Note on Multitude
A large and anxious crowd prevails in this chilling black-and-white short film, shot with one camera in Pristina, Kosovo, in 2015. Intimate, emotional, and sometimes violent moments of farewell: men, women, and children leave their homes for an (unknown) future as migrants.
The opening is a line. A line is a connector (from A to B) as well as a divider (‘here’ and ‘there’, ‘up’ and ‘down’, ‘inside and out’.) A line is the axis of order, a lesson in how to make sense. A line of people, however, is a collective statement on the need for order. In this case, the opening is a line of humans seeking to reinvent themselves.
Note on Multitude observes a multiplicity of queues—at first, from afar, and then, up close—aggressively bridging the distance with rapid cuts where ‘here’ and ‘there’ switch up their positions. In less than eight minutes, Ibro Hasanović (director, cinematographer, editor) has encapsulated an ever-unfolding web of stories, their nuclei forever embedded in these black-and-white nocturnal shots. A harsh but beckoning pull becomes the connecting tissue between sequences as bodies make room for faces in conversation with other faces. The camera’s lens does not choose who is sharply defined and who remains blurred—the focus switches way too fast in an attempt to outrun time, to stretch it out a millisecond more, to stamp that face as it was then and there. There is something of the idea, expressed by Andre Bazin, that cinema is “change mummified,”1 almost like a special veil of imprints, recorded and transported onto our screens.

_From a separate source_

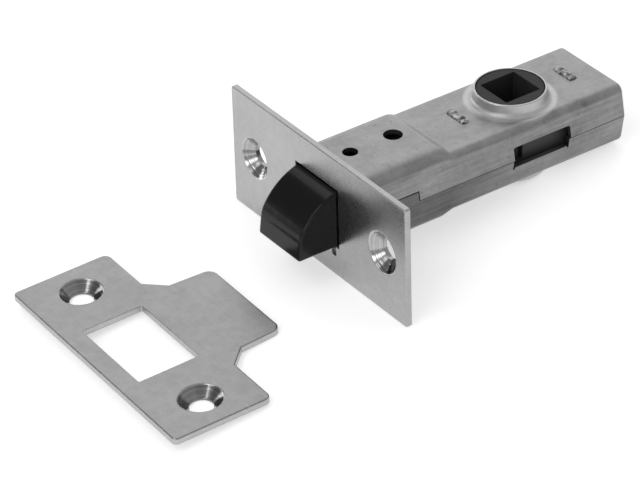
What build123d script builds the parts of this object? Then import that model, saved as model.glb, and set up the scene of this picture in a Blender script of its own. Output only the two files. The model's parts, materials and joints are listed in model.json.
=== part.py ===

At all times, we hear a lot, all at once. Whether the noise is discernible or not is out of the question since all the sound in Note on Multitude is talk over talk over talk, layered, with different volumes—a polyphony of voices brought together by the field recording, interspersed with the sound moving bodies make in the cold: a zip being pulled up, the light squeal when two puffer jackets brush… The hugs are no less audible, one happening after the other, stringing a never-ending sequence. Are they buying pre-departure time, or has the journey already begun, even before the goodbyes?
When do we leave our home: is it when we board the bus that will (hopefully, but not certainly) take us abroad, or when we find ourselves on the other side of the door of our house? Maybe we had already left as soon as we bought the ticket or when we first told another of our intent? Or maybe it all starts with that one thought, that “what if…’? All these micro-events can be retraced in a simple goodbye, exchanged, and multiplied at the bus station the images are shot.
With a seeking gaze, the camera latches onto people’s faces as they slide in and out of embraces, in and out of the frame. The distance—unstable and often traversed in a quick cut from long shot to close-up—is what makes me question all boundaries: of space and time, of emotion and composure, and of the film itself. Where does a film frame begin and end? What is it about its way of slicing up reality to fit an animated rectangle that makes it look so delicately imbued with love instead of being violently torn off? The camera is not an eye, but it provides a way of seeing, however prosthetic it may seem. What it records helps us see more clearly, in spite of (or maybe because of) the distance and the technological mediation implied. For Note of Multitude, this is the only valid way of seeing, the one instance when the verb ‘to capture’ unshackles instead of denoting captivity.
Every farewell owes its ambivalence to that pang of departure pain, amplified by the pain of being left behind, and so do the long goodbyes in Hasanović’s short. Amongst the ones who are supposed to leave, there are also many who won’t be able to do so. On the one hand, we have multitudes, and on the other – not enough buses.
Do you remember where you were on March 6th, 2015? Because the people here do: as a day that changed the course of their lives as they rush to board buses that would take them to Serbia and Hungary in the hope of finding a better life out West. Pursuing the “Occidental dream” was the only affordable future for 75,000 Kosovars in 2015 alone2 and the film’s laconic way of alluding to the big economic-political-social issue at stake by only naming the place and date of its origin (Pristina, Kosovo 06.03.2015) as an afterward only underscores how urgent it is to direct our attention at it.
Only two months earlier, in January 2015, expansive protests had the windows of the main government building in Pristina remain shattered for weeks as an enduring witness to the outlets of overflowing frustration. Kosovo’s recent history is marked with discontent, inner struggles, and dichotomies as a country whose independence has been contested and ardently fought for. ‘Home’ is, almost by definition, a place of turmoil and ambivalence: where one strives hard to assert their independence and at the same time yearns to belong to.
By capturing the moments of departure, Hasanović may as well be contributing to a multitude of family albums at once; the home video genre rethought as the ‘leaving home’ video. Note on Multitude pays attention to the in-between spaces, which allow for reactions of all sorts—crying, laughs, warm hugs, avoidance, pushing and pulling, exhaustion—a space that belongs entirely to those who are in the film—the unnamed hundreds of whom we know nothing and yet we get to witness them intimately. With this film, Ibro Hasanović has built them a home.